Application design could change as well. Fan adds: “The application general logic is to use as much memory as you have. And storage is only used if you don’t have enough memory. With other data-intensive application, it will be moving the same way, including the database. I think the memory database is a general trend.
“For many of the ISPs I think having the infrastructure delivering a more limitless memory will impact their application design – for it to be more memory-centric. Which in turn reduces their reliance on storage.”
CXL 2.0, hyperscalers, and the public cloud
The public cloud suppliers could set up additional compute instance types with significantly higher memory capacity, and SCM capacity as well. Their high customer counts and scale would enable them to amortize the costs of buying the DRAM and SCM more effectively than ordinary enterprises, and get more utilization from their servers.

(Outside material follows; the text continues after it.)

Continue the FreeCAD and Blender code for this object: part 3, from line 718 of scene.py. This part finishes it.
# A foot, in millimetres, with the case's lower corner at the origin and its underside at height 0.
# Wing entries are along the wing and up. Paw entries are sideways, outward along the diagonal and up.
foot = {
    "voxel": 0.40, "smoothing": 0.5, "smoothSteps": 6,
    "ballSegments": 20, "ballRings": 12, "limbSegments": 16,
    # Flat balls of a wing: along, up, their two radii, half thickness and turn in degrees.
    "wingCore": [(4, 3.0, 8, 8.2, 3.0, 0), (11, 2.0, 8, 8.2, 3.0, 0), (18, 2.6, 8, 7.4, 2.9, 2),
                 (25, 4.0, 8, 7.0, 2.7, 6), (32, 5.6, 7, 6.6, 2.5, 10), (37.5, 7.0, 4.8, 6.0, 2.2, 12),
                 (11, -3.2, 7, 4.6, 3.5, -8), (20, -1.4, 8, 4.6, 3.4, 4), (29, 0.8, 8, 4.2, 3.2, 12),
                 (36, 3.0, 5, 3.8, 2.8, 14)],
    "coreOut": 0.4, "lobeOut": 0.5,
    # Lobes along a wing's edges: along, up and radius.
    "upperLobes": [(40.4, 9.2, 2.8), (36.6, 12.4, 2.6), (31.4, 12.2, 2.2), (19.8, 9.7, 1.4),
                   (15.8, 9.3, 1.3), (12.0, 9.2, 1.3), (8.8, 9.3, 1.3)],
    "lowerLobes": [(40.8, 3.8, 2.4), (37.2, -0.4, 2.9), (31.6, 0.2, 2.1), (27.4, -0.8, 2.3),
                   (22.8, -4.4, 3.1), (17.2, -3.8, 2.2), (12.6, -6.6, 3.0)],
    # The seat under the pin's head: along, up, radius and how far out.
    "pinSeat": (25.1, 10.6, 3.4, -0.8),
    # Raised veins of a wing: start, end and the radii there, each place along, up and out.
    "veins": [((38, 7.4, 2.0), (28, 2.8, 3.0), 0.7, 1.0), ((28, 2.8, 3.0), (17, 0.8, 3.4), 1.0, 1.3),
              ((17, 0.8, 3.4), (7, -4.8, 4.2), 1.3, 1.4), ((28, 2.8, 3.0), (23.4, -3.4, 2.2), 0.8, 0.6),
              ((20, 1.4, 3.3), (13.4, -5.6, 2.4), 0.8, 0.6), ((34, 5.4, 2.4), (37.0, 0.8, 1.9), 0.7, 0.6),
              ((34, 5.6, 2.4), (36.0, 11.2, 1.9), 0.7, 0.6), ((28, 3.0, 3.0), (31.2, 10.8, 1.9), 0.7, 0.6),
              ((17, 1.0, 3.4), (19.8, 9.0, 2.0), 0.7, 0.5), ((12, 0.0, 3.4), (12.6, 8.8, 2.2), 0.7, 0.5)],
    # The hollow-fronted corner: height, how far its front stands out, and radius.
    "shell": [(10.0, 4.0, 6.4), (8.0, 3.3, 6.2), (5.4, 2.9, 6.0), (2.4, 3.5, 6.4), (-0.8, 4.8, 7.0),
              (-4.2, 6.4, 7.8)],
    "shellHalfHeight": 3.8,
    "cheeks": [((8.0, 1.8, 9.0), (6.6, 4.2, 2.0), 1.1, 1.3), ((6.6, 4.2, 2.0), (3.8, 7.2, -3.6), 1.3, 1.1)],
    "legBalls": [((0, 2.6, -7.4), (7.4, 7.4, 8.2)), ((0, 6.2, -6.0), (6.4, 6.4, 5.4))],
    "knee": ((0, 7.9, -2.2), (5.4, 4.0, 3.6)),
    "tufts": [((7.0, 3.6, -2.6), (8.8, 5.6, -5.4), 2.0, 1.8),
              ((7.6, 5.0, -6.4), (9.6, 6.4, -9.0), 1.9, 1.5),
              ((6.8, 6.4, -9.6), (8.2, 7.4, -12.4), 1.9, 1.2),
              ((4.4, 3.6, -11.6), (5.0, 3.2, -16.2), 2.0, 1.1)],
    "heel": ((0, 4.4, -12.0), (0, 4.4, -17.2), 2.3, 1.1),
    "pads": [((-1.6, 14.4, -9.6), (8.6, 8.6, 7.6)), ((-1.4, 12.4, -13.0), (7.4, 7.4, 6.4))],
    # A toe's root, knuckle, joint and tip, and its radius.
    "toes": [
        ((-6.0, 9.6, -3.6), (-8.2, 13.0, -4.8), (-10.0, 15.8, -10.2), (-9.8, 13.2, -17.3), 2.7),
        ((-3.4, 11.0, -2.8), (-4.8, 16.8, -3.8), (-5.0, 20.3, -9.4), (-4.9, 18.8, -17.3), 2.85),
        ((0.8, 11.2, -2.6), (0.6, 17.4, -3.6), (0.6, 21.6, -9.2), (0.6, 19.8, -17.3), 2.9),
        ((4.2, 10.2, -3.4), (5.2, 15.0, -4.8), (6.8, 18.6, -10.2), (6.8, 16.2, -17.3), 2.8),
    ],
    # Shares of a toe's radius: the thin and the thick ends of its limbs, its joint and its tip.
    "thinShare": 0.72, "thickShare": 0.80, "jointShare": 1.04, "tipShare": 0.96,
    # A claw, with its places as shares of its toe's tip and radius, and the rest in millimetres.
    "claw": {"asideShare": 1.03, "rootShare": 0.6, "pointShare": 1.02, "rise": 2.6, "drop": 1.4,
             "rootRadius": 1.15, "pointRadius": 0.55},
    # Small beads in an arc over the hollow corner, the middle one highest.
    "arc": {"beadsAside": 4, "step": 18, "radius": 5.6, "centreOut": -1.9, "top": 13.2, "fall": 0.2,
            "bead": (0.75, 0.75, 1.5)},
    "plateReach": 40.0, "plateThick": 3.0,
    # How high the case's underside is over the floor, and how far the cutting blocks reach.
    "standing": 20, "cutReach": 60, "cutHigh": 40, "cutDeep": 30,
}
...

Fan thinks that current block-level storage device suppliers may start producing external memory and SCM devices, and so too, B&F thinks, could server manufacturers. After all, they already ship DRAM and SCM in their current server boxes. Converged Infrastructure systems could start having CXL-memory shelves and software added to them.
Fan is convinced that we are entering a big memory computing era, and that the impact of CXL 2.0 will be as profound as that of Fiber Channel 35 years ago. In the SAN era, Fan says: “Storage can be managed and scaled independently to compute.”
Now the same could be true of memory. We are moving from the age of the SAN to an era of big memory and things may never be the same again.